His case returned to the Employment Tribunal. After a hearing on 18 and 19 March 2019, the holiday pay claim was rejected by Employment Judge Morton on jurisdictional grounds. The Employment Appeals Tribunal upheld the Employment Tribunal’s ruling that Gary Smith had not filed his claim for backdated holiday pay quickly enough.
However, reversing this decision at the Court of Appeal, Lady Justice Simler ruled:
“If a worker takes unpaid leave when the employer disputes the right and refuses to pay for the leave, the worker is not exercising the right. Although domestic legislation can provide for the loss of the right at the end of each leave year, to lose it, the worker must actually have had the opportunity to exercise the right conferred by the Working Time Directive.”
She continued:
“A worker can only lose the right to take leave at the end of the leave year (in a case where the right is disputed and the employer refuses to remunerate it) when the employer can meet the burden of showing it specifically and transparently gave the worker the opportunity to take paid annual leave, encouraged the worker to take paid annual leave and informed the worker that the right would be lost at the end of the leave year. If the employer cannot meet that burden, the right does not lapse but carries over and accumulates until termination of the contract, at which point the worker is entitled to a payment in respect of the untaken leave.”
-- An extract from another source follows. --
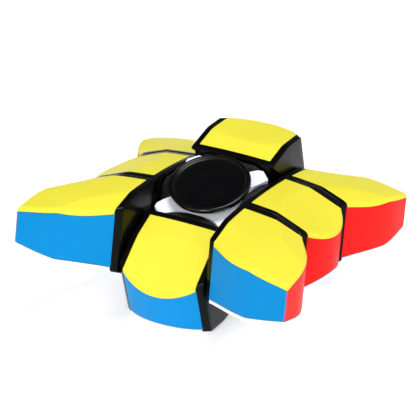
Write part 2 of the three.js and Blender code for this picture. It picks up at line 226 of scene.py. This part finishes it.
# each slot's material: name, colour, darker shade, roughness, bump and index of refraction
MATERIALS = {
    "yellow_tile": plastic("yellow_plastic", (0.885, 0.805, 0.060), (0.85, 0.76, 0.050), 0.42, 0.15, 1.15),
    "white_tile": plastic("white_plastic", (0.87, 0.89, 0.95), (0.84, 0.86, 0.93), 0.40, 0.15, 1.35),
    "blue_tile": plastic("blue_plastic", (0.003, 0.263, 0.645), (0.002, 0.25, 0.615), 0.42, 0.15, 1.15),
    "red_tile": plastic("red_plastic", (0.935, 0.0205, 0.0185), (0.895, 0.0175, 0.0155), 0.42, 0.15, 1.12),
    "orange_tile": plastic("orange_plastic", (0.95, 0.14, 0.010), (0.91, 0.125, 0.008), 0.42, 0.15, 1.15),
    "green_tile": plastic("green_plastic", (0.010, 0.42, 0.075), (0.008, 0.39, 0.068), 0.42, 0.15, 1.15),
    "black_body": plastic("black_plastic", (0.003, 0.003, 0.0033), (0.002, 0.002, 0.0023), 0.22, 0.12, 1.19),
    "black_cap": plastic("cap_plastic", (0.002, 0.002, 0.0025), (0.0015, 0.0015, 0.002), 0.2, 0.12, 1.45),
    # the feet: a rougher copy of the black plastic, whose lighter grey colour is painted sheen on their rounded
    # faces
    "foot": plastic("foot_plastic_painted_sheen", (0.012, 0.0115, 0.011), (0.009, 0.0085, 0.008), 0.42, 0.12, 1.35),
    # the white core's emission is a painted glow, lifting the shadow that the cap casts on it
    "white_core": plastic("core_plastic_painted_glow", (0.92, 0.93, 0.97), (0.89, 0.90, 0.95), 0.38, 0.15, 1.35,
                          painted_glow=0.13),
    "screw_steel": plastic("screw_steel", (0.55, 0.56, 0.58), (0.46, 0.47, 0.49), 0.32, 0.2, 1.5,
                           metallic=1.0),
    "bearing_steel": plastic("bearing_steel", (0.68, 0.69, 0.71), (0.62, 0.63, 0.65), 0.18, 0.1, 1.5,
                             metallic=1.0),
}


# ---------------------------------------------------------------- the domed and scooped face
def face_height(x, y):
    """Height of the domed face over a point of the flat puzzle, with a softened crease at each scoop."""
    height = DOME_TOP - (x * x + y * y) / (2 * DOME_RADIUS)
    for sx, sy in ((0, SCOOP_CENTRE), (SCOOP_CENTRE, 0)):
        inside = SCOOP_RADIUS - math.hypot(abs(x) - sx, abs(y) - sy)
        if inside > CREASE_SOFTNESS:
            height -= SCOOP_SLOPE * inside
        elif inside > -CREASE_SOFTNESS:
            height -= SCOOP_SLOPE * (inside + CREASE_SOFTNESS) ** 2 / (4 * CREASE_SOFTNESS)
    return height


# ---------------------------------------------------------------- plan outlines
def spread(start, end, count):
    """Points from start up to, but not including, end."""
    return [tuple(a + (b - a) * k / count for a, b in zip(start, end)) for k in range(count)]


def straight(start, end, count, normal):
    """A straight side, as a list of (point, outward normal) with both its ends."""
    return [(point, normal) for point in spread(start, end, count) + [end]]


def edge_sides(cut, wall):
    """The four sides of a back edge, each a list of (point, outward normal), going round to the left.
    cut and wall say how far the sides on a cut and on the outer wall are moved in."""
    side = SLICE - CUT_GAP - cut
    near = SLICE + CUT_GAP + cut
    radius = EDGE_ROUND - wall
    half = math.asin(side / radius)
    rise = EDGE_OUT - EDGE_ROUND
    shoulder = rise + radius * math.cos(half)
    curve = []
    for step in range(EDGE_WALL_STEPS + 1):
        angle = half * (1 - 2 * step / EDGE_WALL_STEPS)
        direction = (math.sin(angle), math.cos(angle))
        curve.append(((radius * direction[0], rise + radius * direction[1]), direction))
    return (
        (straight((side, near), (side, shoulder), CUT_STEPS, (1, 0)), "cut"),
        (curve, "wall"),
        (straight((-side, shoulder), (-side, near), CUT_STEPS, (-1, 0)), "cut"),
        (straight((-side, near), (side, near), LONG_CUT_STEPS, (0, -1)), "cut"),
    )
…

The legal arguments centred on how the Employment Tribunal had applied the precedent set in the case of King v. Sash Window Company, which also considered pay for holiday that had been taken and accrued by a worker.
Barrister Michael Ford QC, who acted for Gary Smith on the appeal, spoke of the implications of the finding for other workers and employers.
“The judgment (here) is of importance to all workers denied the right to any paid annual leave, usually on the basis that they are not ‘workers’, and to all claims for unlawful deductions from wages, not only those brought in relation to under-paid holiday pay under WTR.
“It is the means of reaching this result that matters. In the lead judgment, Simler LJ (with whom King LJ and Elisabeth Laing LJ agreed) held that the principles of Court of Justice’s judgment in King v. Sash Window (2018), allowing the indefinite carry over and accumulation of the untaken part of the four weeks’ of ‘Euro-leave’ due to those denied worker status in respect of their leave each year, were equally applicable to any taken but unpaid ‘Euro’ leave. As a consequence, whenever Gary Smith took leave but wasn’t paid for it, up to four weeks of that unpaid leave in respect of each leave year carried forward into the subsequent leave years and accumulated until termination of his employment. When his employment ended, a payment was due to him for all that carried over, unpaid leave, based on his normal remuneration while working. The exact amount will be determined when the case returns to the Tribunal on remedy.
“The implications of the judgment for ‘gig’ workers – to use the hackneyed phrase – is huge. Already, such workers could rely on King to carry over the untaken portion of four weeks’ leave each year and obtain full compensation for it on termination; now, according to the Court of Appeal, they can carry over taken leave as well. Moreover, and in contrast to the position of workers off sick, there is no temporal restriction on the period of carry over. It means, in essence, that individuals who were denied worker status can recover, without limit, compensation for all their four weeks’ ‘Euro’ leave – taken or untaken – every year for the duration of their employment. Liability for all that leave will crystallise on termination. Tribunals will no longer have to wrestle with the nice legal and factual issue of how much ‘leave’ a worker, who had no obligation to work and no entitlement to holiday, took or didn’t take in past years. As a result, the financial costs to employers of wrongly denying worker status are now potentially very high indeed.”